When talking about what they hope the future of Civic Engagement and these classes will bring she said, “We are working towards integrating community engaged thinking and work across the curriculum at Bucknell and fulfilling our mission statement. We want to educate the campus that we’re not talking about service learning, that’s old language, and our partners have priorities not needs. Civic Engagement is moving away from this historical savior complex.” 

“Students and faculty as agents of change working towards social justice,” Faull said.

This year, Civic Engagement has two active Campus Community Collaborative Research Grants for students. They featured the CEE, water testing of the Buffalo Creek with the Buffalo Creek Watershed Alliance. The second grant works in Milton with Environmental History, Biology, History, Place Studies and TIME.
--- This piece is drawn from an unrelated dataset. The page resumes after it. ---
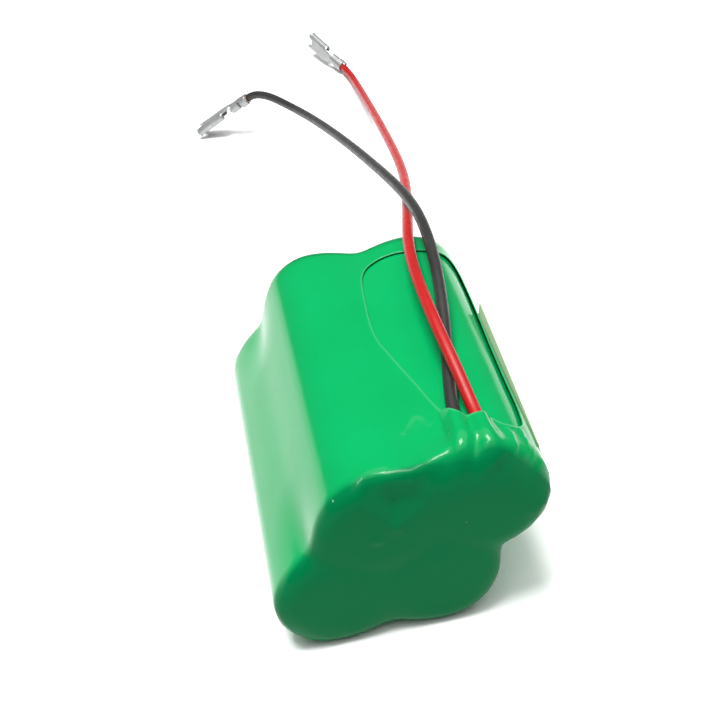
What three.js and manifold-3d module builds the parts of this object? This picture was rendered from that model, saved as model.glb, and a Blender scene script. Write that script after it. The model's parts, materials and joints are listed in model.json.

Civic engagement also promotes different internship opportunities students can participate in. The internships through Shepherd Higher Education Consortium on Poverty are eight-week programs in various locations throughout the United States. Students work on the treatment of poverty as a complex social issue. There will be five students participating in these internships next summer. 

New to the options for a Civic Engagement internship are the Summer Engaged Internships on campus. This year two students will be living at Bucknell to work with local community partners for eight weeks. The program allows partners to identify priorities within the community for the program to work on. It is stated in the Academic Civic and Community Engagement Report 2022-23 that the summertime is when the community and partners need support most.

The first annual Community Engaged Learning and Research Poster Session began April 17 on the main floor of the Bertrand Library and will be displayed for anyone to visit until the end of finals. Posters display engaged research and projects that various Bucknell students have been conducting. The poster session was sponsored by the Office of Civic Engagement and the Office of the Provost.